Moving in this direction Ministry of Earth Sciences has launched India’s First Manned Ocean Mission Samudrayan at Chennai on 29 OCT 2021. It will be a part of the Deep Ocean Mission, which was launched in 2018 by the Earth Science Ministry of India.
Mission Samudrayan project has been undertaken by the National Institute of Ocean Technology (NIOT), Let’s have a brief look first at the NIOT
National Institute of Ocean Technology
The National Institute of Ocean Technology (NIOT) was established in November 1993 as an autonomous society under the Ministry of Earth Sciences, Government of India. NIOT is managed by a Governing Council and the Director is the head of the Institute.
The major aim of starting NIOT under the Ministry of Earth Sciences is to develop reliable indigenous technology to solve the various engineering problems associated with harvesting non-living and living resources in the Indian Exclusive Economic Zone (EEZ), which is about two-thirds of the land area of India.
Now let’s see about the mission
- Mission Samudrayan project has been undertaken by the National Institute of Ocean Technology (NIOT).
- It will be a part of the Deep Ocean Mission.
- Under the mission Samudrayan a submersible vehicle MATSYA 6000 will be produced. It is designed to carry 3 persons in a 2.1-meter diameter Titanium Alloy Personnel Sphere with an operational endurance of 12 hrs and systems to support emergency endurance up to 96 hrs.
- MATSYA 6000 could work at a depth between 1000 and 5500 meters.
- various organizations including ISRO, IITM and DRDO roped in to support the development.
Objectives of Mission Samudrayan
- Samudrayan will be carrying out deep ocean exploration of the non-living resources such as polymetallic manganese nodules, gas hydrates, hydro-thermal sulphides and cobalt crusts.
- underwater vehicle Samudrayan carrying out subsea activities such as high-resolution bathymetry, biodiversity assessment, geoscientific observation, search activities, salvage operation and engineering support.
The subsystem of the mission
Following critical subsystems development is necessary for development of Samudrayan:
- Development of a Titanium Alloy Personnel Sphere, Human support and safety system in enclosed space, low-density buoyancy modules, Ballast and Trim Systems.
- Pressure compensated batteries and propulsion system, control and communication systems and Launching and Recovery System.
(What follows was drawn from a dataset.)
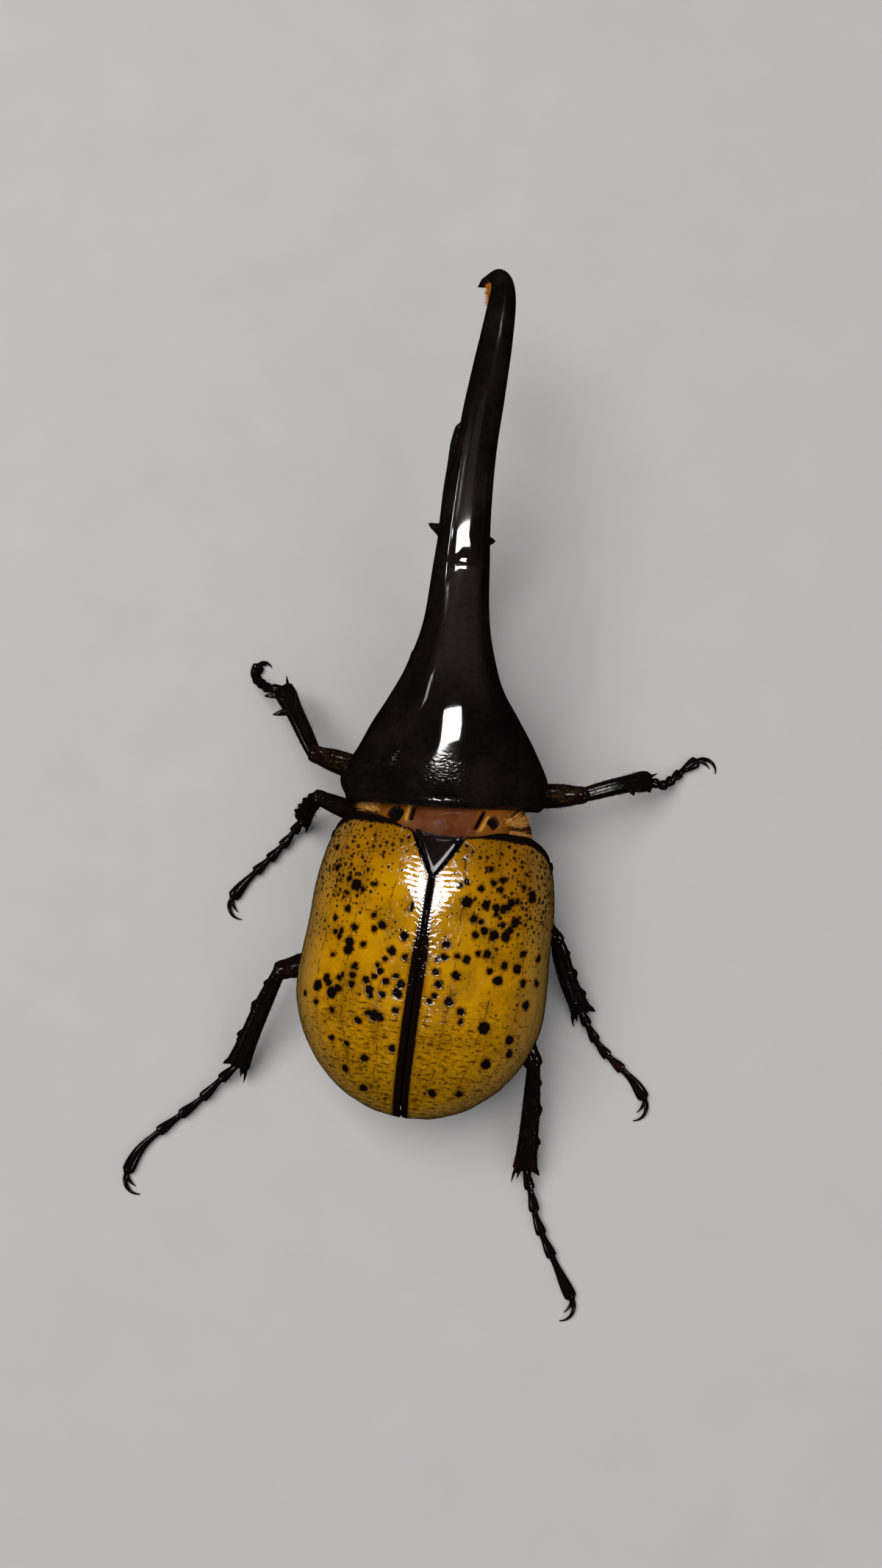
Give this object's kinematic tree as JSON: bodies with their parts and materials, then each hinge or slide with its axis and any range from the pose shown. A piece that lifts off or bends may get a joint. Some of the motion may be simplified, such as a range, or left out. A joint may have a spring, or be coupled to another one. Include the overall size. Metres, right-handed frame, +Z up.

Timeline of Mission Samudrayan
- MATSYA 6000 preliminary design is completed and Sea trials of 500 metre rated shallow water version is expected to take place in the last quarter of 2022
- MATSYA 6000 the deep-water manned submersible will be ready for trials by the second quarter of 2024.
Fendouzhe manned submersible developed by China in 2020 has touched ~11000m water depths.
International Seabed Authority (ISA)
- The International Seabed Authority (ISA) is an autonomous international organization set up under the 1982 United Nations Convention on the Law of the Sea UNCLOS,
- It allows the area for deep-sea mining.
- India was the first country to receive Pioneer Investor status by ISA in 1987 and was allocated an area of about 1.5 lakh sq km. in the Central Indian Ocean Basin for nodule exploration.
- In 2002, after a complete resource analysis of the seabed, India surrendered 50% area to ISA and retained an area of 75,000 sq km.
- Further analysis has now helped to narrow down the mining area to 18,000 sq km, and it will be the ‘First Generation Mine-site’.